▶ [TO DO]: Below is a listing; copy all of it exactly.

▶ [RECORDED INFORMATION]:
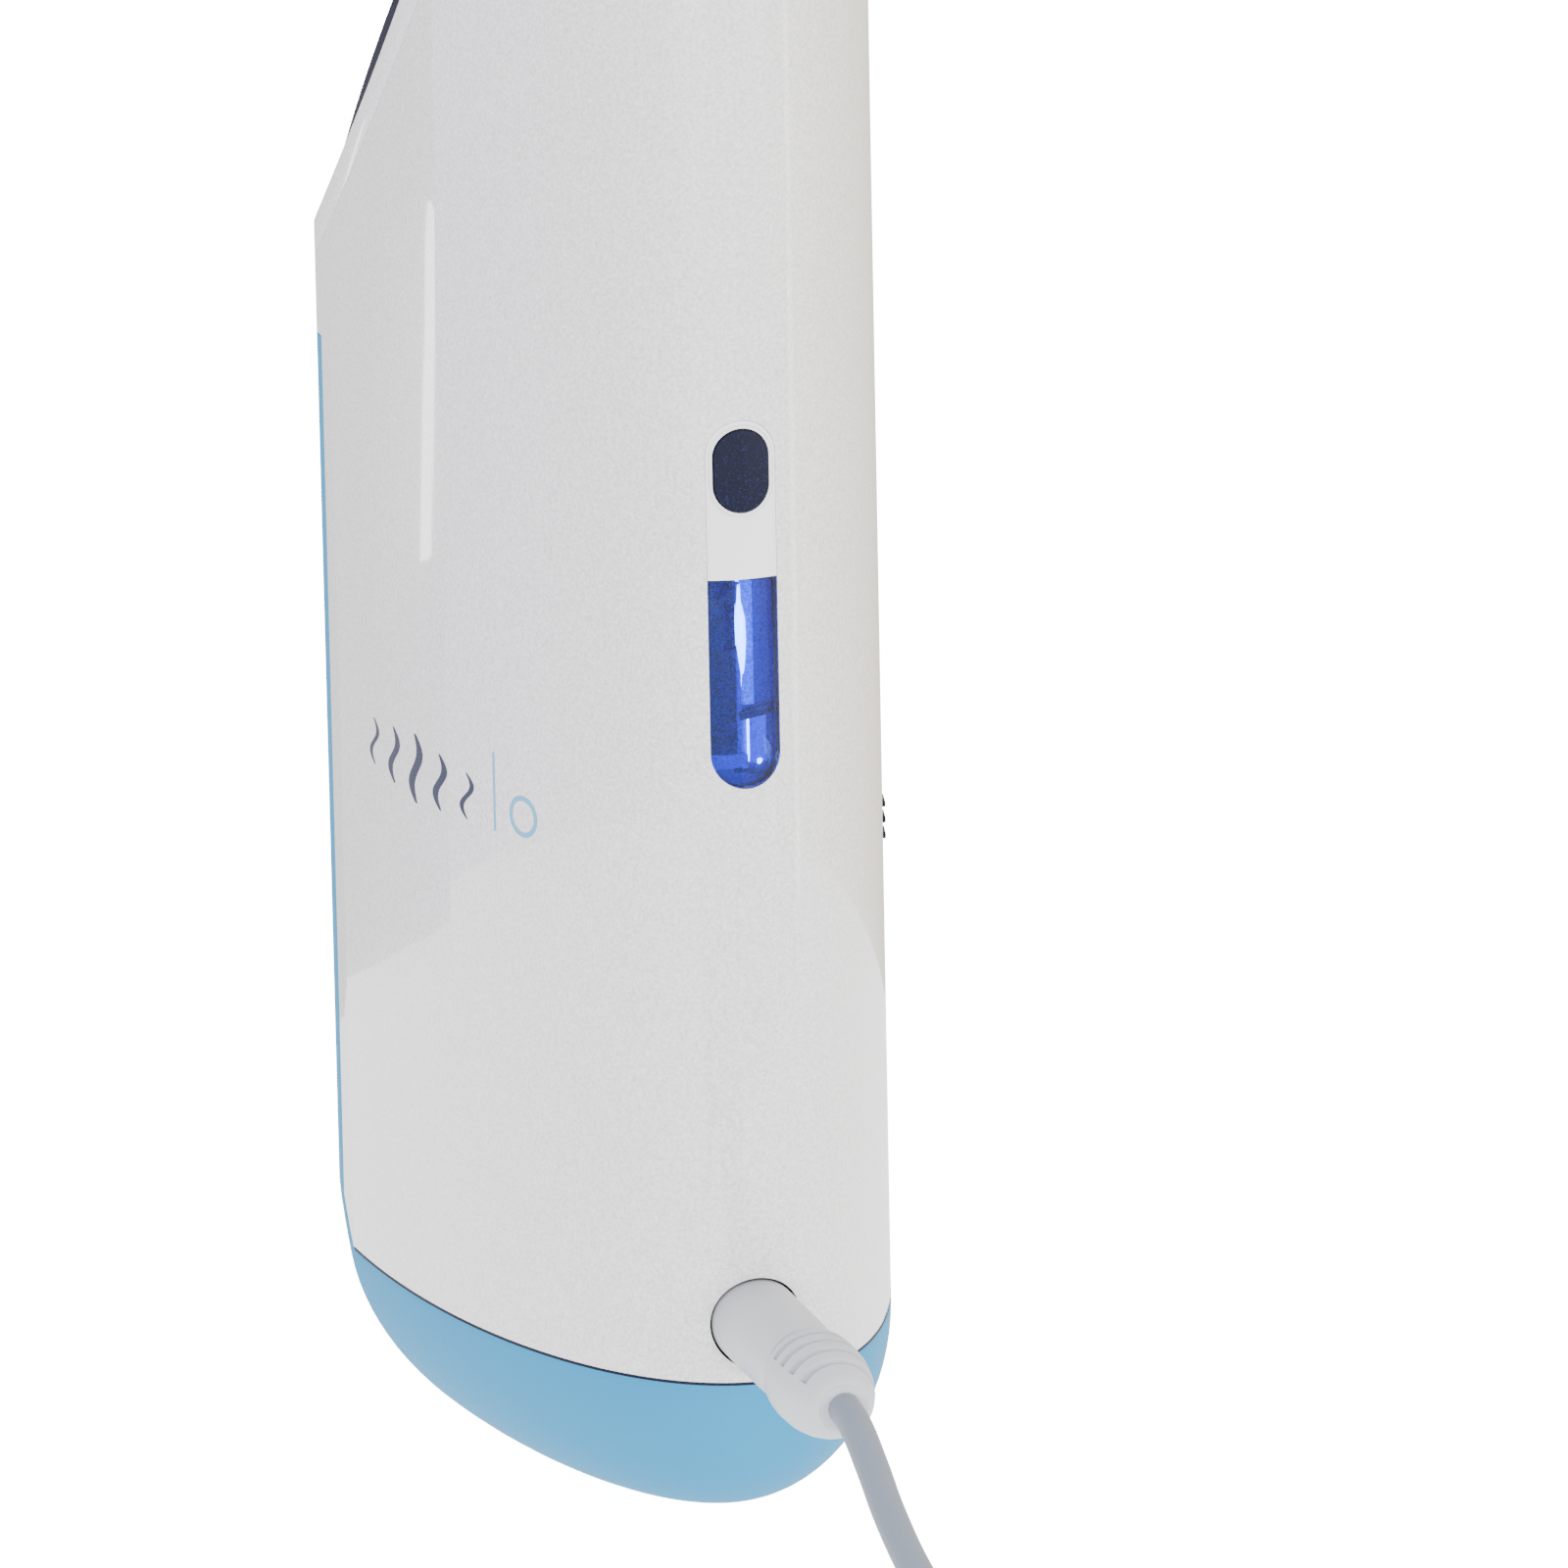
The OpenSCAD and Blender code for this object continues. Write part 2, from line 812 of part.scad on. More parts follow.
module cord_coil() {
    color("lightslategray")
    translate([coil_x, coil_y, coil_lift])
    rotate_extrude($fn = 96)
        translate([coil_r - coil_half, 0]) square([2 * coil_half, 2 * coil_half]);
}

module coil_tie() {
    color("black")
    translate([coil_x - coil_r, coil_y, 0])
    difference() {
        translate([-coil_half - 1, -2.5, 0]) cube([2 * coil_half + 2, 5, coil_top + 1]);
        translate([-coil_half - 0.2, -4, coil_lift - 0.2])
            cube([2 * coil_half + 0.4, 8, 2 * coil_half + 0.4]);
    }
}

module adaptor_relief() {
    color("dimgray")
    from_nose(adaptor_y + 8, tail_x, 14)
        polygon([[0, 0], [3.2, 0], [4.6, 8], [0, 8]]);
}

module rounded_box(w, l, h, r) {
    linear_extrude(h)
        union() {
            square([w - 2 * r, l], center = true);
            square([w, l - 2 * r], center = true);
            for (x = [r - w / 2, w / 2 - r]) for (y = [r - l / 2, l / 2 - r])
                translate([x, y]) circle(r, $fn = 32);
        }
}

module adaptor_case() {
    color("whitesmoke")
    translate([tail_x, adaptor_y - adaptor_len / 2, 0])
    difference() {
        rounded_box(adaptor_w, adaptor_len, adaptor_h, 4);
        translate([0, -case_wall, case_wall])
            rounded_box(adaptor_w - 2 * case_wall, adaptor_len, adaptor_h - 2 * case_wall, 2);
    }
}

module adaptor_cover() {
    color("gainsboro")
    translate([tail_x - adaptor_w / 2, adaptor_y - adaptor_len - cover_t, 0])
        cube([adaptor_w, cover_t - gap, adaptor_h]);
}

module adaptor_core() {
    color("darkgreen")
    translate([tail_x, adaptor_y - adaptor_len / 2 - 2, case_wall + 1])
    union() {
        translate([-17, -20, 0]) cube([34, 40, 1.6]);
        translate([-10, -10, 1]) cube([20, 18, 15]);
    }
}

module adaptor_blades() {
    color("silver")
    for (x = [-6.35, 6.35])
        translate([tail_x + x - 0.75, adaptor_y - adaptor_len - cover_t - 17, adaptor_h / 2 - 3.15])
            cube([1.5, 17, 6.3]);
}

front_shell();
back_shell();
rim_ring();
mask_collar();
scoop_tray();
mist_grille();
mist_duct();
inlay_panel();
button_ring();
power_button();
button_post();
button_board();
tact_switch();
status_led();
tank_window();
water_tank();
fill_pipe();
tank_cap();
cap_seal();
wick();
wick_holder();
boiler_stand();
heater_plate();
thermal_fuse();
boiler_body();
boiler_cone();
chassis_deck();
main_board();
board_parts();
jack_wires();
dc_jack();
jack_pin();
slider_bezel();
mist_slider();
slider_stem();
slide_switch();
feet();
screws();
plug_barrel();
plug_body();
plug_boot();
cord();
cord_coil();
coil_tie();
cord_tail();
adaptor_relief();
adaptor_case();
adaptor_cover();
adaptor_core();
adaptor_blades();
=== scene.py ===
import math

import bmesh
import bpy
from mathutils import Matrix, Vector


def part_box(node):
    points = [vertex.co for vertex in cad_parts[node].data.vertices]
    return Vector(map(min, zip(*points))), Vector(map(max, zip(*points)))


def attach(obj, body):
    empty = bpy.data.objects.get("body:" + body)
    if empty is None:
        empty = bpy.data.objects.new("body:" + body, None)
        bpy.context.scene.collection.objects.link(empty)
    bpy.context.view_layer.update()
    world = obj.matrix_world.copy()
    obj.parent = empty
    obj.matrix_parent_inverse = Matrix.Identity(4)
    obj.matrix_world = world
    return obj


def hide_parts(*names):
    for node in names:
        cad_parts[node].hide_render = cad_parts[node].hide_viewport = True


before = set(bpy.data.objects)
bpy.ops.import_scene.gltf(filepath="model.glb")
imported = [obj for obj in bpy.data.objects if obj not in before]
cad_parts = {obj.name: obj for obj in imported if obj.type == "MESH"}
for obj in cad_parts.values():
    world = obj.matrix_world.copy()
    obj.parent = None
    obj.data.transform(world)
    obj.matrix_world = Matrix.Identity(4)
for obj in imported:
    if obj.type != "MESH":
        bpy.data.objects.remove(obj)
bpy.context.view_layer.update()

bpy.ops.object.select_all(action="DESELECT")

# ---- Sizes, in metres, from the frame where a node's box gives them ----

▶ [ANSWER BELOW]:
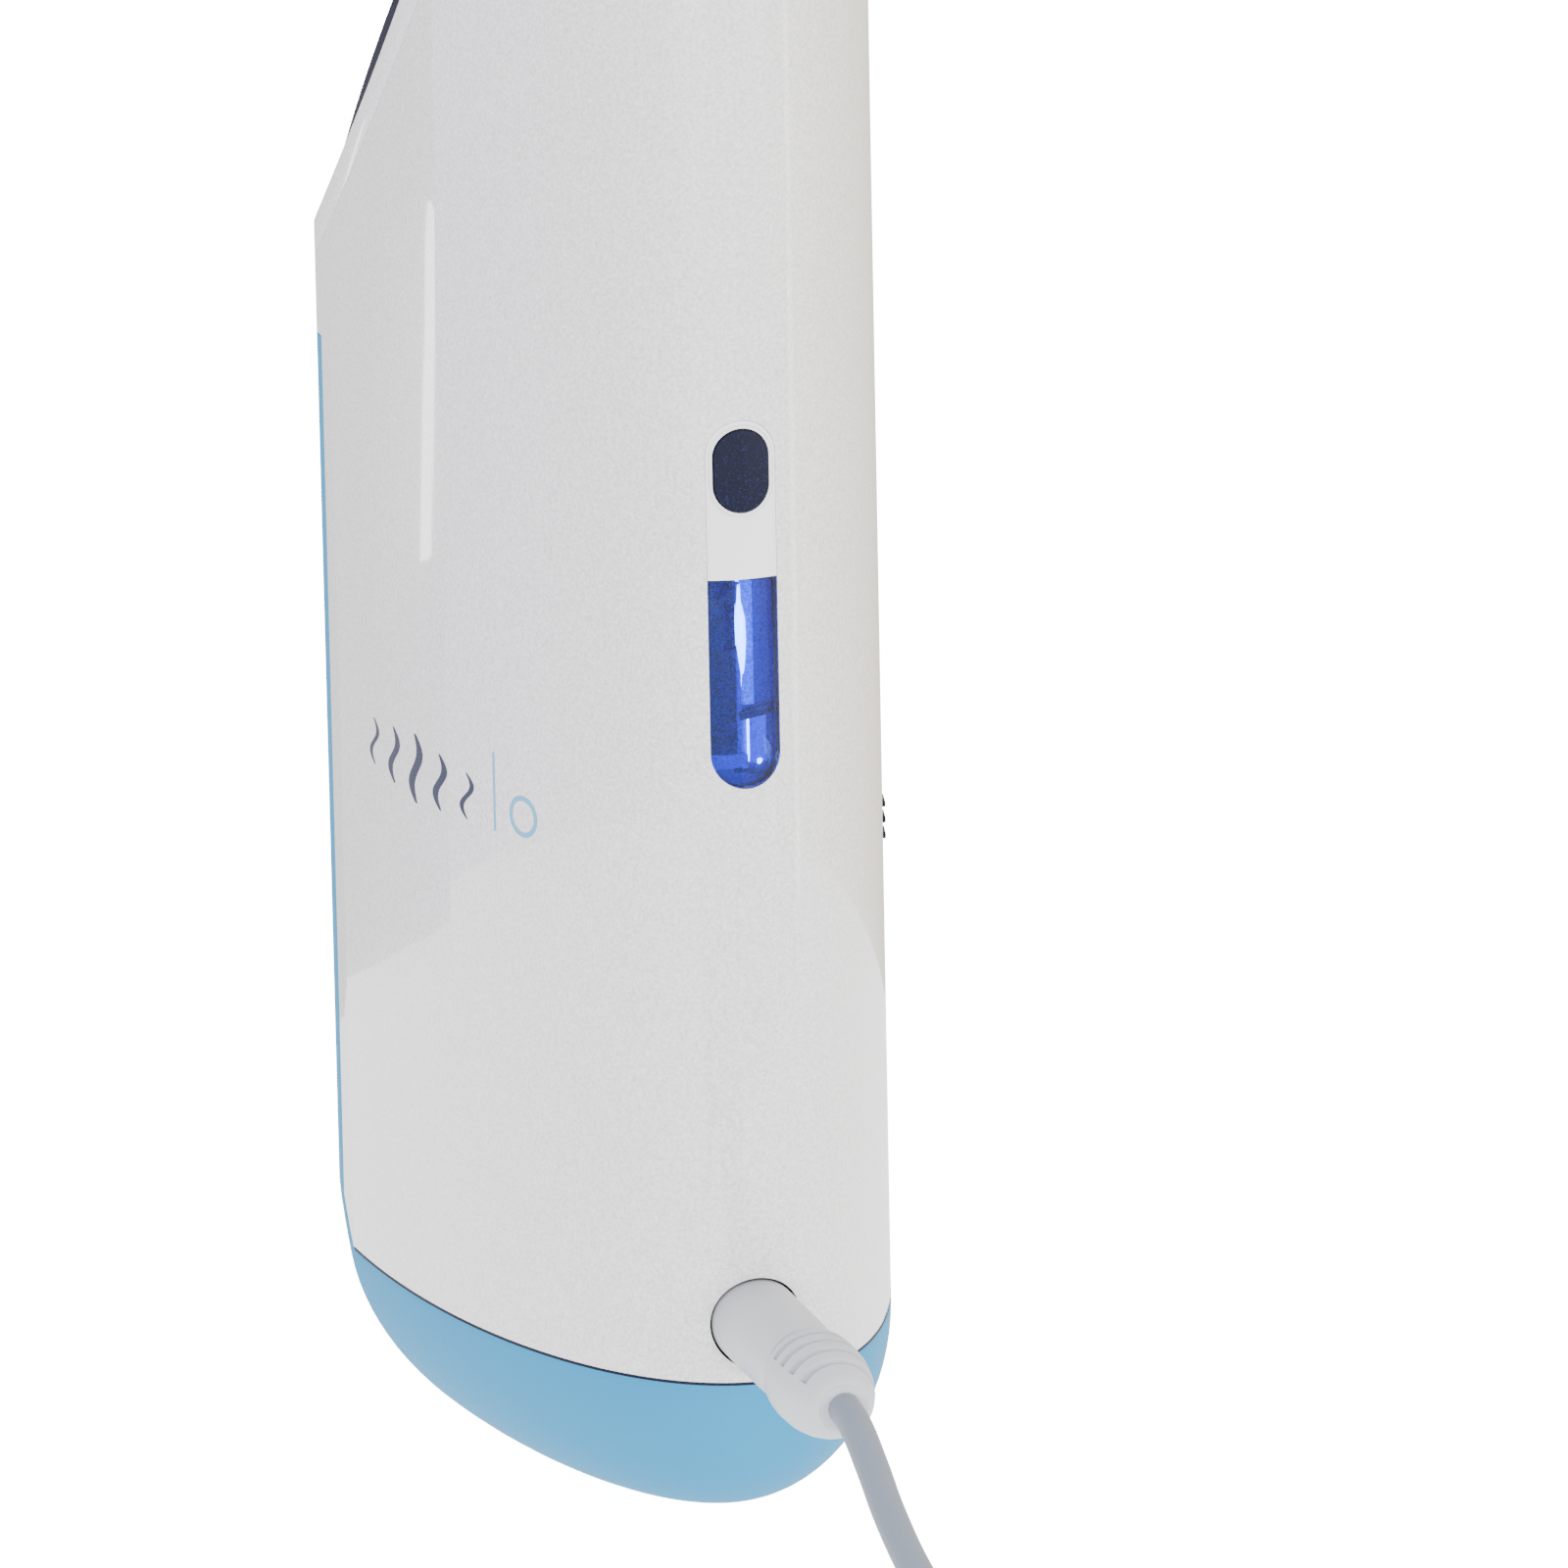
The OpenSCAD and Blender code for this object continues. Write part 2, from line 812 of part.scad on. More parts follow.
module cord_coil() {
    color("lightslategray")
    translate([coil_x, coil_y, coil_lift])
    rotate_extrude($fn = 96)
        translate([coil_r - coil_half, 0]) square([2 * coil_half, 2 * coil_half]);
}

module coil_tie() {
    color("black")
    translate([coil_x - coil_r, coil_y, 0])
    difference() {
        translate([-coil_half - 1, -2.5, 0]) cube([2 * coil_half + 2, 5, coil_top + 1]);
        translate([-coil_half - 0.2, -4, coil_lift - 0.2])
            cube([2 * coil_half + 0.4, 8, 2 * coil_half + 0.4]);
    }
}

module adaptor_relief() {
    color("dimgray")
    from_nose(adaptor_y + 8, tail_x, 14)
        polygon([[0, 0], [3.2, 0], [4.6, 8], [0, 8]]);
}

module rounded_box(w, l, h, r) {
    linear_extrude(h)
        union() {
            square([w - 2 * r, l], center = true);
            square([w, l - 2 * r], center = true);
            for (x = [r - w / 2, w / 2 - r]) for (y = [r - l / 2, l / 2 - r])
                translate([x, y]) circle(r, $fn = 32);
        }
}

module adaptor_case() {
    color("whitesmoke")
    translate([tail_x, adaptor_y - adaptor_len / 2, 0])
    difference() {
        rounded_box(adaptor_w, adaptor_len, adaptor_h, 4);
        translate([0, -case_wall, case_wall])
            rounded_box(adaptor_w - 2 * case_wall, adaptor_len, adaptor_h - 2 * case_wall, 2);
    }
}

module adaptor_cover() {
    color("gainsboro")
    translate([tail_x - adaptor_w / 2, adaptor_y - adaptor_len - cover_t, 0])
        cube([adaptor_w, cover_t - gap, adaptor_h]);
}

module adaptor_core() {
    color("darkgreen")
    translate([tail_x, adaptor_y - adaptor_len / 2 - 2, case_wall + 1])
    union() {
        translate([-17, -20, 0]) cube([34, 40, 1.6]);
        translate([-10, -10, 1]) cube([20, 18, 15]);
    }
}

module adaptor_blades() {
    color("silver")
    for (x = [-6.35, 6.35])
        translate([tail_x + x - 0.75, adaptor_y - adaptor_len - cover_t - 17, adaptor_h / 2 - 3.15])
            cube([1.5, 17, 6.3]);
}

front_shell();
back_shell();
rim_ring();
mask_collar();
scoop_tray();
mist_grille();
mist_duct();
inlay_panel();
button_ring();
power_button();
button_post();
button_board();
tact_switch();
status_led();
tank_window();
water_tank();
fill_pipe();
tank_cap();
cap_seal();
wick();
wick_holder();
boiler_stand();
heater_plate();
thermal_fuse();
boiler_body();
boiler_cone();
chassis_deck();
main_board();
board_parts();
jack_wires();
dc_jack();
jack_pin();
slider_bezel();
mist_slider();
slider_stem();
slide_switch();
feet();
screws();
plug_barrel();
plug_body();
plug_boot();
cord();
cord_coil();
coil_tie();
cord_tail();
adaptor_relief();
adaptor_case();
adaptor_cover();
adaptor_core();
adaptor_blades();
=== scene.py ===
import math

import bmesh
import bpy
from mathutils import Matrix, Vector


def part_box(node):
    points = [vertex.co for vertex in cad_parts[node].data.vertices]
    return Vector(map(min, zip(*points))), Vector(map(max, zip(*points)))


def attach(obj, body):
    empty = bpy.data.objects.get("body:" + body)
    if empty is None:
        empty = bpy.data.objects.new("body:" + body, None)
        bpy.context.scene.collection.objects.link(empty)
    bpy.context.view_layer.update()
    world = obj.matrix_world.copy()
    obj.parent = empty
    obj.matrix_parent_inverse = Matrix.Identity(4)
    obj.matrix_world = world
    return obj


def hide_parts(*names):
    for node in names:
        cad_parts[node].hide_render = cad_parts[node].hide_viewport = True


before = set(bpy.data.objects)
bpy.ops.import_scene.gltf(filepath="model.glb")
imported = [obj for obj in bpy.data.objects if obj not in before]
cad_parts = {obj.name: obj for obj in imported if obj.type == "MESH"}
for obj in cad_parts.values():
    world = obj.matrix_world.copy()
    obj.parent = None
    obj.data.transform(world)
    obj.matrix_world = Matrix.Identity(4)
for obj in imported:
    if obj.type != "MESH":
        bpy.data.objects.remove(obj)
bpy.context.view_layer.update()

bpy.ops.object.select_all(action="DESELECT")

# ---- Sizes, in metres, from the frame where a node's box gives them ----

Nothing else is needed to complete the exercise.